We find the trial court had more than a minimal degree of detail or specificity to estimate the damages. It had two different but substantiated estimates. The trial judge stated in his reasons for judgment "the plaintiff had numerous other complaints, the costs of which were not proven to the satisfaction of the court." It is evident that the court discounted certain items of plaintiff's estimate. Therefore, the trial court's determination was not conjectural, and consequently, it did not abuse its discretion in its award for damages.

In reference to the issue of whether the trial court abused its discretion in not granting a hearing on a motion for a new trial, our Code of Civil Procedure article 1971 states:

A new trial may be granted, upon contradictory motion of any party or by the court on its own motion, to all or any of the parties and on all or part of the issues, or for reargument only. If a new trial is granted as to less than all parties or issues, the judgment may be held in abeyance as to all parties and issues.

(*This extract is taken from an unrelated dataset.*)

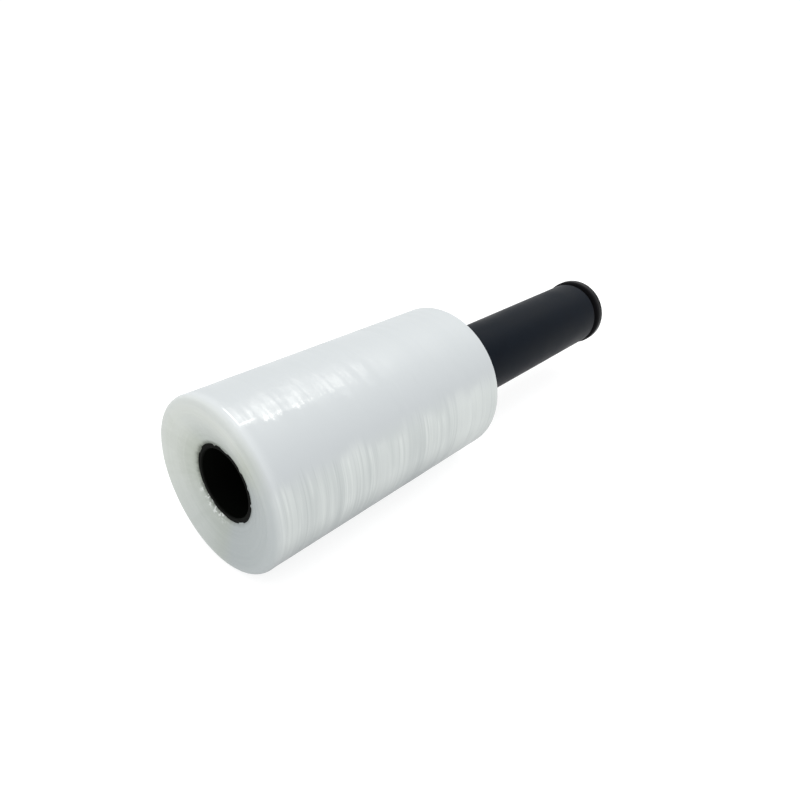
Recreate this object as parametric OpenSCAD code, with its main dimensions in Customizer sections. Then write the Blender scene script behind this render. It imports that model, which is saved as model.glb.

In addition, article 1976 of our Code of Civil Procedure states that notice of a motion for a new trial and the time and place assigned for its hearing must be served upon the opposing party as provided by in article 1314 of our Code of Civil Procedure.

The Louisiana Supreme Court in Sonnier v. Liberty Mutual Insurance Co., 248 So.2d 299, 302 (La.1971) interpreted these two articles as not changing the previous codal authority which did not require a hearing for a motion for a new trial. We further note the case of Gervais v. Falgoust, 285 So.2d 583, 587 (La.App. 4th Cir. 1973) which held a trial court could grant a new trial without a contradictory hearing if it was convinced by the motion that the party is entitled thereto. Therefore, we find the trial court did not abuse its discretion in not granting a hearing on the motion for a new trial.

Other issues have been raised which we find are not relevant.

For the reasons assigned, we affirm the judgment of the trial court. All costs of this appeal are to be assessed against Gibbens Pools.